## EXERCISE BRIEF
Reproduce each line from the first in the data through the line that contains "# The origin" exactly; give nothing else.

[3D code data]
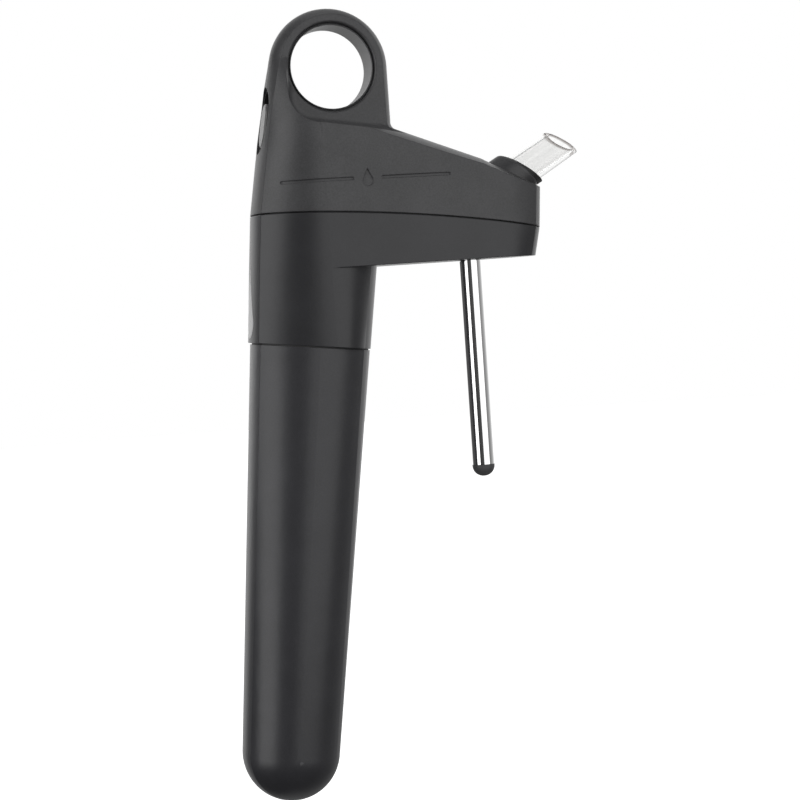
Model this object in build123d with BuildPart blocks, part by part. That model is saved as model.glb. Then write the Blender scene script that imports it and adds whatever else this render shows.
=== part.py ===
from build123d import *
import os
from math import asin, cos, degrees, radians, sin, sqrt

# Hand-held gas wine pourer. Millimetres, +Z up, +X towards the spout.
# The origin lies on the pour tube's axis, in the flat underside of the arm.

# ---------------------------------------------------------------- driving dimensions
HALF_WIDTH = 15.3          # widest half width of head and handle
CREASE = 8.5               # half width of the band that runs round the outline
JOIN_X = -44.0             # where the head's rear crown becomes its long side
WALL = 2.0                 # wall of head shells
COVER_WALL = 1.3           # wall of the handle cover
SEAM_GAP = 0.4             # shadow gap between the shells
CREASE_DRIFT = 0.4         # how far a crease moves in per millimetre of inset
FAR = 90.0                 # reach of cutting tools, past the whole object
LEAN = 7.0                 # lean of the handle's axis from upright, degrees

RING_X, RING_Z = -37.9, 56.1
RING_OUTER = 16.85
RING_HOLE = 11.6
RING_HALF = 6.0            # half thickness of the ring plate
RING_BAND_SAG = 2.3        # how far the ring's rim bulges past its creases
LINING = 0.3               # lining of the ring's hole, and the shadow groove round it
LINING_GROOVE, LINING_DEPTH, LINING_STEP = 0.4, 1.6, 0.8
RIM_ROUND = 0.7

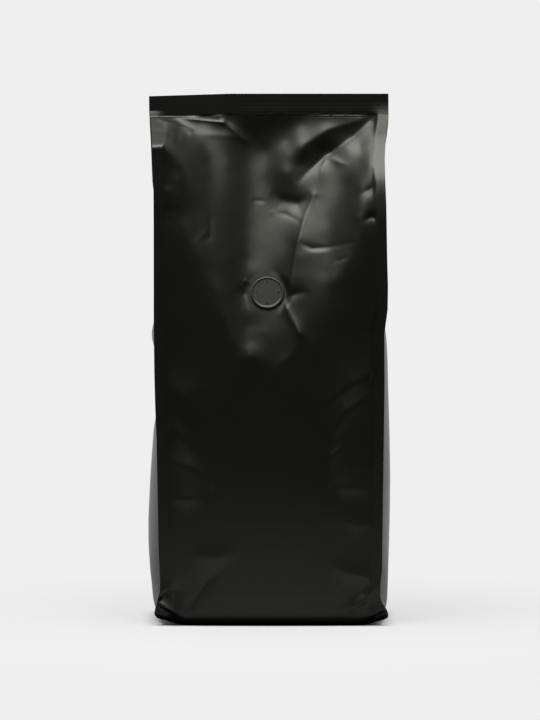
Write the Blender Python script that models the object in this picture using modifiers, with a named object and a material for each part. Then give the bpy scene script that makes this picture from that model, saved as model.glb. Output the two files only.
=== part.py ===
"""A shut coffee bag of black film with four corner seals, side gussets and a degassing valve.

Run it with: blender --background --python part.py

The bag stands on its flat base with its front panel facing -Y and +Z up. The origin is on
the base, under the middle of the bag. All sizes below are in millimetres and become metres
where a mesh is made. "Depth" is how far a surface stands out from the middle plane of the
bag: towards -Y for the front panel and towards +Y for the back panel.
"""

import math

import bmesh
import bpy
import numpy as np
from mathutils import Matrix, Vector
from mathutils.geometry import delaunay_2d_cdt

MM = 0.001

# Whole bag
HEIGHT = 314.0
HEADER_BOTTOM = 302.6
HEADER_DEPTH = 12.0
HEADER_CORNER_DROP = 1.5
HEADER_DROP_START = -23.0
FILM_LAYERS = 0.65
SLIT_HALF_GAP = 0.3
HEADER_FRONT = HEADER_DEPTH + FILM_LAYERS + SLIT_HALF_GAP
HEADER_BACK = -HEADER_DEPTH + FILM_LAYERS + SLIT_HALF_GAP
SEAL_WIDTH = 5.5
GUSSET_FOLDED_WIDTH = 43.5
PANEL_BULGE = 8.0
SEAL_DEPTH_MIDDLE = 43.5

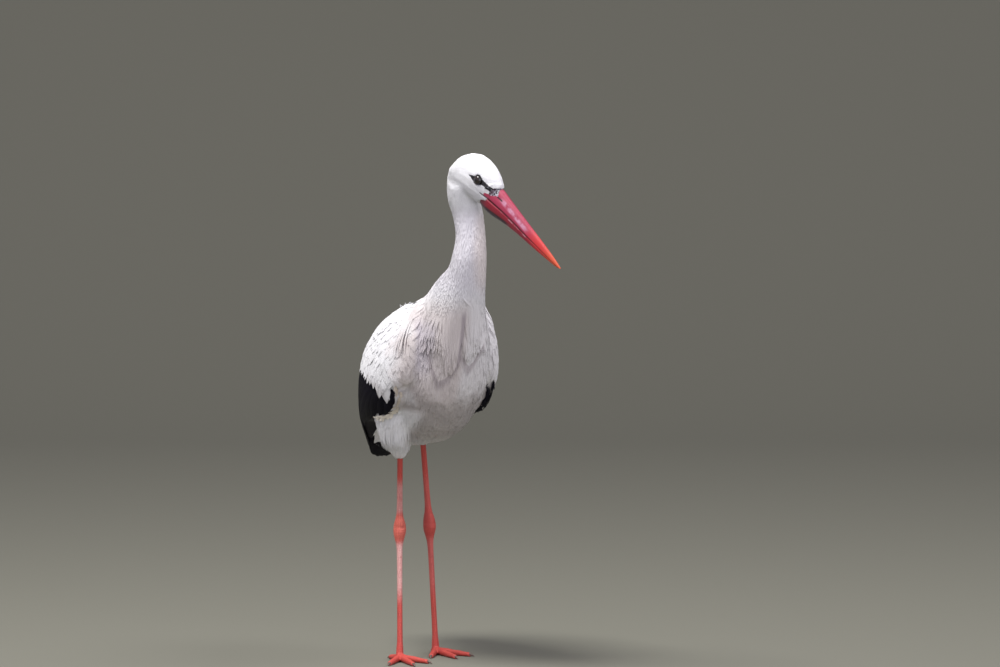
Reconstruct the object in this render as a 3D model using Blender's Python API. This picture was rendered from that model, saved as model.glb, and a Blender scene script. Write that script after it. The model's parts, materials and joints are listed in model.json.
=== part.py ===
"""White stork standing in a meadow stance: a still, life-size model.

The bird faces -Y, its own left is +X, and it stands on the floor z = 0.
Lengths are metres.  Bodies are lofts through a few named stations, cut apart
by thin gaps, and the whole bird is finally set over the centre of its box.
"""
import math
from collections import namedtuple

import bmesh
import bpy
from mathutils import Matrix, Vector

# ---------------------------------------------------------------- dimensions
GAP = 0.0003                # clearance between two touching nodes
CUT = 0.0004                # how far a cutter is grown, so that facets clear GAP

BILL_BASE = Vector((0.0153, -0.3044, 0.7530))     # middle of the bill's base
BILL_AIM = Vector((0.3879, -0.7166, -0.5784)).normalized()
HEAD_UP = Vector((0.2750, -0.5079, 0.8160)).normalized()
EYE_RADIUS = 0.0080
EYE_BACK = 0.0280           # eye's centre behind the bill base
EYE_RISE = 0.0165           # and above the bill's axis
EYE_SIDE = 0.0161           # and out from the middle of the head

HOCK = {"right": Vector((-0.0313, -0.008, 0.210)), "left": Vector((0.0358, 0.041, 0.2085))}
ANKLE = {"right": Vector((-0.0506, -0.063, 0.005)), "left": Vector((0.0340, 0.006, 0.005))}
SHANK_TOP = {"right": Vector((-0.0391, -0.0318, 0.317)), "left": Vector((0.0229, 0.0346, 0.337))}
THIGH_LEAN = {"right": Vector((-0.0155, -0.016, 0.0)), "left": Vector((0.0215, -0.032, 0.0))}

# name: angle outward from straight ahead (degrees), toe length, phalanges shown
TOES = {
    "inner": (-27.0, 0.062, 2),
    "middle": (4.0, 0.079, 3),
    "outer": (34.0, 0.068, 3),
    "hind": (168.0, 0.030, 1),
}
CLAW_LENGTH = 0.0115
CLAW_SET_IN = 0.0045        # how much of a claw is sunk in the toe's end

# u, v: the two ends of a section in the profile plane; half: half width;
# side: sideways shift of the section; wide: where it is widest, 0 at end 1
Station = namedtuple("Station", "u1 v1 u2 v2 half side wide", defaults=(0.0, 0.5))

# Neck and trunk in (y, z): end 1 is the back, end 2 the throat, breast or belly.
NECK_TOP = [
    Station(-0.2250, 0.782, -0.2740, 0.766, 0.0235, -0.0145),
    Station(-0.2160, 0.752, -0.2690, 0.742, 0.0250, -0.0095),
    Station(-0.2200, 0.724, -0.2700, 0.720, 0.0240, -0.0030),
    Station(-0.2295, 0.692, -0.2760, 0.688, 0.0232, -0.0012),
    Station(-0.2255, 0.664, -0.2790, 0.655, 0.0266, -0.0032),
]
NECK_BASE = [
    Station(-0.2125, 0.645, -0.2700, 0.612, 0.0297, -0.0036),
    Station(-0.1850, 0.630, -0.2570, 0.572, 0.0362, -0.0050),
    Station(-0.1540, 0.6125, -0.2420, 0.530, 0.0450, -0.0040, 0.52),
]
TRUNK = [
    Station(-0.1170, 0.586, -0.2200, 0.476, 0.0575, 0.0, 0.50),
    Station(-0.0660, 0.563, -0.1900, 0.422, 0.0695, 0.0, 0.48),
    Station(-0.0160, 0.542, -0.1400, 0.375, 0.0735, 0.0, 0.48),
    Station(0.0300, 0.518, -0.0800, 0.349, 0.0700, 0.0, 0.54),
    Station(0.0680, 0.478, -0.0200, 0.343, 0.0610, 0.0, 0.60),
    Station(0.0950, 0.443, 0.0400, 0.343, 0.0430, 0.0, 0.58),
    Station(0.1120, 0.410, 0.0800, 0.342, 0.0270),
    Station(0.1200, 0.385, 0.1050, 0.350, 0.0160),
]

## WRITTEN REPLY
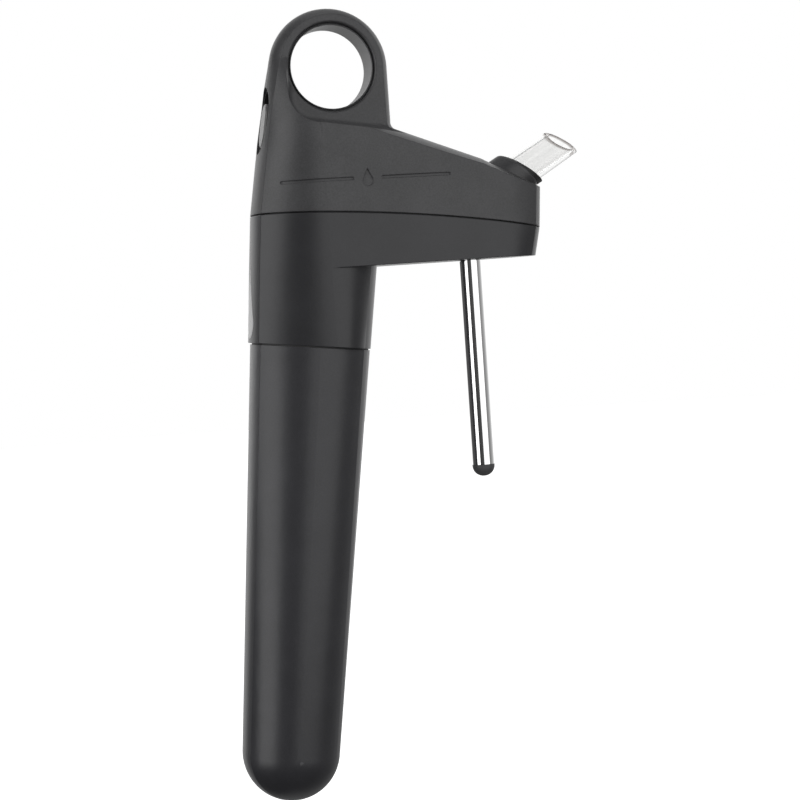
Model this object in build123d with BuildPart blocks, part by part. That model is saved as model.glb. Then write the Blender scene script that imports it and adds whatever else this render shows.
=== part.py ===
from build123d import *
import os
from math import asin, cos, degrees, radians, sin, sqrt

# Hand-held gas wine pourer. Millimetres, +Z up, +X towards the spout.
# The origin lies on the pour tube's axis, in the flat underside of the arm.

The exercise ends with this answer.